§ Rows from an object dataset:
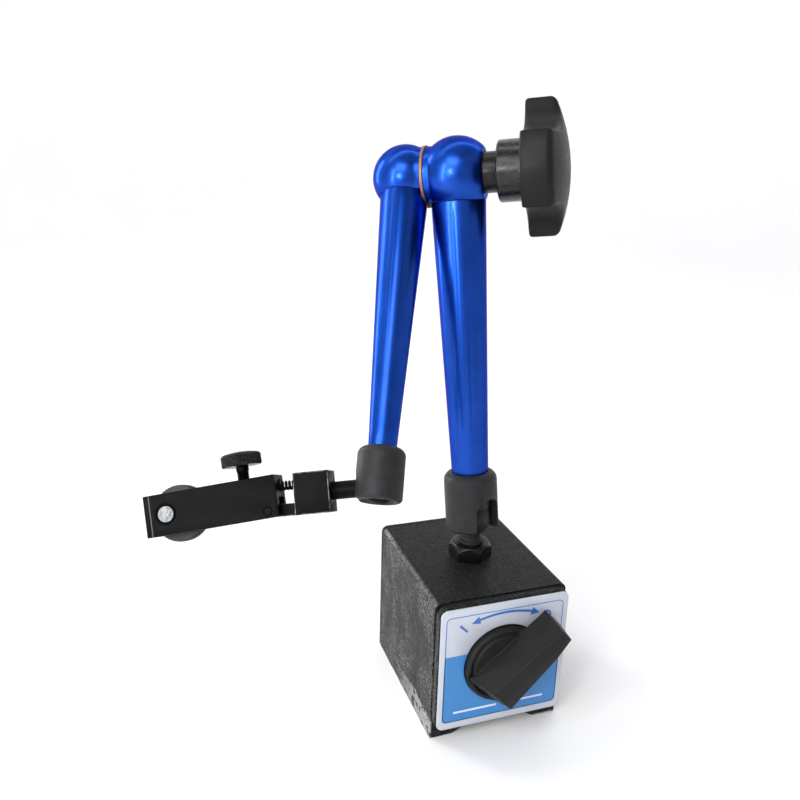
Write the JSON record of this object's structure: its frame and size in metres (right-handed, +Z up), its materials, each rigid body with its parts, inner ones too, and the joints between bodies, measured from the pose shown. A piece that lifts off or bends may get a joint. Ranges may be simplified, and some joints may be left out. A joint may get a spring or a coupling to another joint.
{
  "type": "magnetic gauge stand",
  "caption": "Switchable magnetic base carrying a two-link ball-jointed arm locked by one central star knob, ending in a fine-adjust clamp for a gauge stem.",
  "frame": {"origin": "middle of the V groove in the plane of the magnetic foot, half-way along the iron body", "axes": "+Z up from the foot, -Y towards the switch knob, +X to the right as seen from the switch side"},
  "size_m": [0.1491, 0.0825, 0.2182],
  "materials": {
    "black_paint": "black wrinkle paint, worn to grey at the edges",
    "zinc_screws": "zinc plated",
    "label": "printed aluminium plate, silver white above and blue below",
    "brass": "machined",
    "steel": "ground",
    "magnet": "sintered ferrite",
    "black_plastic": "moulded, fine grain",
    "black_oxide": "black oxide, satin",
    "blue_anodised": "blue anodised, satin gloss",
    "copper": "copper, turned"
  },
  "bodies": {
    "base": {"pole_left": "black_paint", "pole_right": "black_paint", "brass_spacer_upper": "brass", "brass_spacer_lower": "brass", "front_cover": "black_paint", "front_cover_screws": "zinc_screws", "back_cover": "black_paint", "back_cover_screws": "zinc_screws", "label_plate": "label", "stop_pin": "steel", "stud_nut": "black_oxide"},
    "switch": {"rotor_magnet": "magnet", "rotor_pole_segments": "steel", "rotor_spindle": "steel", "switch_knob": "black_plastic", "knob_grub_screw": "black_oxide"},
    "post_ball": {"ball_stud": "black_oxide"},
    "lower_arm": {"lower_socket": "black_oxide", "lower_arm_tube": "blue_anodised", "lower_elbow_head": "blue_anodised", "elbow_washer": "copper"},
    "lower_pusher": {"lower_push_rod": "steel", "lower_ball_seat": "steel"},
    "wedge": {"wedge_bush": "black_oxide"},
    "star": {"star_knob": "black_plastic", "knob_insert": "brass"},
    "draw": {"draw_bolt": "steel"},
    "upper_arm": {"upper_elbow_head": "blue_anodised", "upper_arm_tube": "blue_anodised", "upper_socket": "black_oxide"},
    "upper_pusher": {"upper_push_rod": "steel", "upper_ball_seat": "steel"},
    "rod_ball": {"ball_rod": "black_oxide"},
    "head": {"rear_block": "black_oxide", "preload_spring": "steel"},
    "fine_bar": {"clamp_bar": "black_oxide", "hinge_pin": "steel"},
    "thumb_stem": {"thumb_screw": "black_oxide"},
    "thumb_head": {"thumb_knob": "black_oxide"},
    "clamp_stem": {"clamp_screw": "steel"},
    "clamp_head": {"clamp_knob": "black_oxide"}
  },
  "joints": [
    {"name": "switch_turn", "type": "hinge", "parent": "base", "child": "switch", "pos_m": [0, 0, 0.03], "axis": [0, -1, 0], "range_deg": [0, 90]},
    {"name": "post_swivel", "type": "hinge", "parent": "base", "child": "post_ball", "pos_m": [0, -0.0015, 0.071], "axis": [0, 0, 1], "range_deg": [-180, 180]},
    {"name": "post_tilt", "type": "hinge", "parent": "post_ball", "child": "lower_arm", "pos_m": [0, -0.0015, 0.071], "axis": [0.9354, 0.3535, 0], "range_deg": [-14, 90]},
    {"name": "lower_push", "type": "slide", "parent": "lower_arm", "child": "lower_pusher", "axis": [-0.0467, 0.1237, 0.9912], "range_m": [0, 0.0003]},
    {"name": "wedge_slide", "type": "slide", "parent": "lower_arm", "child": "wedge", "axis": [0.8265, -0.5525, 0.1079], "range_m": [0, 0.000624]},
    {"name": "star_turn", "type": "hinge", "parent": "wedge", "child": "star", "pos_m": [-0.00573, 0.01367, 0.19252], "axis": [0.8265, -0.5525, 0.1079], "range_deg": [0, 360]},
    {"name": "bolt_draw", "type": "slide", "parent": "lower_arm", "child": "draw", "axis": [-0.8265, 0.5525, -0.1079], "range_m": [0, 0.00065]},
    {"name": "elbow_turn", "type": "hinge", "parent": "lower_arm", "child": "upper_arm", "pos_m": [-0.00573, 0.01367, 0.19252], "axis": [0.8265, -0.5525, 0.1079], "range_deg": [-150, 14]},
    {"name": "upper_push", "type": "slide", "parent": "upper_arm", "child": "upper_pusher", "axis": [0.2364, 0.5147, 0.8241], "range_m": [0, 0.0003]},
    {"name": "rod_tilt", "type": "hinge", "parent": "upper_arm", "child": "rod_ball", "pos_m": [-0.04618, -0.03182, 0.10173], "axis": [-0.3971, -0.7229, 0.5654], "range_deg": [-14, 88]},
    {"name": "rod_roll", "type": "hinge", "parent": "rod_ball", "child": "head", "pos_m": [-0.04618, -0.03182, 0.10173], "axis": [-0.9122, 0.3788, -0.1563], "range_deg": [-180, 180]},
    {"name": "fine_tilt", "type": "hinge", "parent": "head", "child": "fine_bar", "pos_m": [-0.07732, -0.02091, 0.09237], "axis": [0.4089, 0.8161, -0.4084], "range_deg": [-1.55, 5.2]},
    {"name": "thumb_feed", "type": "slide", "parent": "fine_bar", "child": "thumb_stem", "axis": [0.0413, -0.4636, -0.8851], "range_m": [-0.0003, 0.00075]},
    {"name": "thumb_turn", "type": "hinge", "parent": "thumb_stem", "child": "thumb_head", "pos_m": [-0.08452, -0.01616, 0.09463], "axis": [0.0413, -0.4636, -0.8851], "range_deg": [-110, 360]},
    {"name": "clamp_feed", "type": "slide", "parent": "fine_bar", "child": "clamp_stem", "axis": [0.4089, 0.8161, -0.4084], "range_m": [0, 0.000799]},
    {"name": "clamp_turn", "type": "hinge", "parent": "clamp_stem", "child": "clamp_head", "pos_m": [-0.10686, -0.00771, 0.08916], "axis": [0.4089, 0.8161, -0.4084], "range_deg": [0, 360]}
  ],
  "couplings": [
    {"joint": "star_turn", "follows": "wedge_slide", "rad_per_m": 10053},
    {"joint": "bolt_draw", "follows": "wedge_slide", "ratio": 1},
    {"joint": "lower_push", "follows": "wedge_slide", "ratio": 0.4182},
    {"joint": "upper_push", "follows": "wedge_slide", "ratio": 0.4142},
    {"joint": "thumb_turn", "follows": "fine_tilt", "ratio": 69.118},
    {"joint": "thumb_feed", "follows": "fine_tilt", "m_per_rad": 0.0077},
    {"joint": "clamp_turn", "follows": "clamp_feed", "rad_per_m": 7855.5}
  ]
}
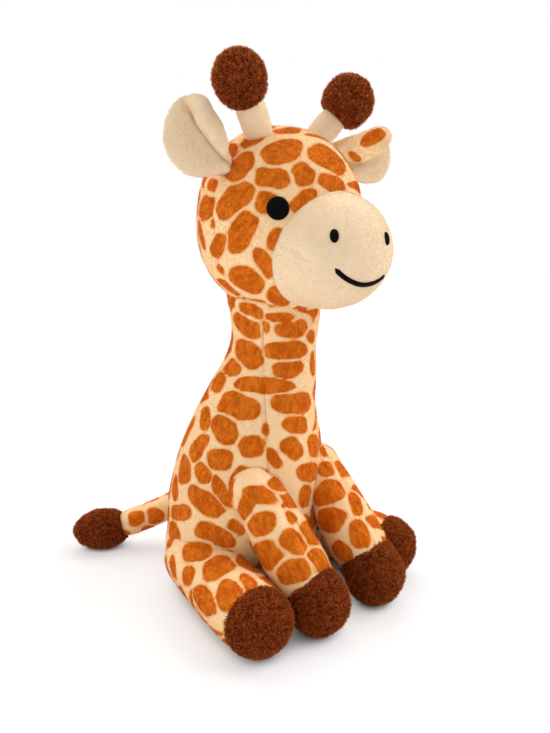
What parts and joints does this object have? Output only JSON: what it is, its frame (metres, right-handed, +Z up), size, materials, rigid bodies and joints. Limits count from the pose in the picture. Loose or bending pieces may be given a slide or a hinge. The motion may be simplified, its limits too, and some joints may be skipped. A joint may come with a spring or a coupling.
{
  "type": "plush giraffe",
  "caption": "Sitting plush giraffe toy with a round stuffed head, cream muzzle, knobbed horns, floppy ears, soft limbs with brown hooves, and a tufted tail.",
  "frame": {"origin": "middle of the seat on the surface that the toy sits on", "axes": "+Z up from the seat to the knobs; the face looks along -Y; +X is the toy's own left side"},
  "size_m": [0.1691, 0.2047, 0.2983],
  "materials": {
    "spotted_plush": "short pile, cream ground with rounded tan patches",
    "cream_plush": "short smooth pile",
    "brown_plush": "curlier pile",
    "thread": "satin-stitch embroidery",
    "fibre": "polyester fibre filling",
    "cotton_bag": "plain cotton"
  },
  "bodies": {
    "trunk": {"trunk": "spotted_plush", "trunk_stuffing": "fibre", "pellet_bag": "cotton_bag"},
    "head": {"head": "spotted_plush", "head_stuffing": "fibre", "muzzle": "cream_plush", "muzzle_stuffing": "fibre", "eye_left": "thread", "eye_right": "thread", "nostril_left": "thread", "nostril_right": "thread", "mouth": "thread"},
    "horn_left": {"horn_stem_left": "cream_plush", "horn_knob_left": "brown_plush"},
    "ear_left": {"ear_back_left": "spotted_plush", "ear_lining_left": "cream_plush"},
    "arm_left": {"arm_left": "spotted_plush", "front_hoof_left": "brown_plush", "arm_stuffing_left": "fibre"},
    "leg_left": {"hind_leg_left": "spotted_plush", "hind_hoof_left": "brown_plush", "leg_stuffing_left": "fibre"},
    "horn_right": {"horn_stem_right": "cream_plush", "horn_knob_right": "brown_plush"},
    "ear_right": {"ear_back_right": "spotted_plush", "ear_lining_right": "cream_plush"},
    "arm_right": {"arm_right": "spotted_plush", "front_hoof_right": "brown_plush", "arm_stuffing_right": "fibre"},
    "leg_right": {"hind_leg_right": "spotted_plush", "hind_hoof_right": "brown_plush", "leg_stuffing_right": "fibre"},
    "tail": {"tail": "spotted_plush", "tail_tuft": "brown_plush"}
  },
  "joints": [
    {"name": "head_nod", "type": "hinge", "parent": "trunk", "child": "head", "pos_m": [0, -0.0215, 0.171], "axis": [1, 0, 0], "range_deg": [-12, 12], "stiffness_Nm_per_rad": 0.35},
    {"name": "horn_left_bend", "type": "hinge", "parent": "head", "child": "horn_left", "pos_m": [0.022, -0.036, 0.26], "axis": [0, 1, 0], "range_deg": [-8, 8], "stiffness_Nm_per_rad": 0.06},
    {"name": "ear_left_bend", "type": "hinge", "parent": "head", "child": "ear_left", "pos_m": [0.039, -0.0295, 0.243], "axis": [0, 0, 1], "range_deg": [-8, 8], "stiffness_Nm_per_rad": 0.03},
    {"name": "arm_left_lift", "type": "hinge", "parent": "trunk", "child": "arm_left", "pos_m": [0.0262, -0.032, 0.07], "axis": [-1, 0, 0], "range_deg": [0, 50], "stiffness_Nm_per_rad": 0.05},
    {"name": "leg_left_splay", "type": "hinge", "parent": "trunk", "child": "leg_left", "pos_m": [0.0416, 0.0092, 0.0183], "axis": [0, 0, 1], "range_deg": [0, 22], "stiffness_Nm_per_rad": 0.08},
    {"name": "horn_right_bend", "type": "hinge", "parent": "head", "child": "horn_right", "pos_m": [-0.022, -0.036, 0.26], "axis": [0, 1, 0], "range_deg": [-8, 8], "stiffness_Nm_per_rad": 0.06},
    {"name": "ear_right_bend", "type": "hinge", "parent": "head", "child": "ear_right", "pos_m": [-0.039, -0.0295, 0.243], "axis": [0, 0, -1], "range_deg": [-8, 8], "stiffness_Nm_per_rad": 0.03},
    {"name": "arm_right_lift", "type": "hinge", "parent": "trunk", "child": "arm_right", "pos_m": [-0.0262, -0.032, 0.07], "axis": [-1, 0, 0], "range_deg": [0, 50], "stiffness_Nm_per_rad": 0.05},
    {"name": "leg_right_splay", "type": "hinge", "parent": "trunk", "child": "leg_right", "pos_m": [-0.0416, 0.0092, 0.0183], "axis": [0, 0, -1], "range_deg": [0, 22], "stiffness_Nm_per_rad": 0.08},
    {"name": "tail_swing", "type": "hinge", "parent": "trunk", "child": "tail", "pos_m": [-0.001, 0.048, 0.04], "axis": [0, 0, -1], "range_deg": [0, 60], "stiffness_Nm_per_rad": 0.03}
  ]
}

§ Exercise aim: Copy out each line of the data where the string "handed" appears.

§ Answer for the task:
Write the JSON record of this object's structure: its frame and size in metres (right-handed, +Z up), its materials, each rigid body with its parts, inner ones too, and the joints between bodies, measured from the pose shown. A piece that lifts off or bends may get a joint. Ranges may be simplified, and some joints may be left out. A joint may get a spring or a coupling to another joint.
What parts and joints does this object have? Output only JSON: what it is, its frame (metres, right-handed, +Z up), size, materials, rigid bodies and joints. Limits count from the pose in the picture. Loose or bending pieces may be given a slide or a hinge. The motion may be simplified, its limits too, and some joints may be skipped. A joint may come with a spring or a coupling.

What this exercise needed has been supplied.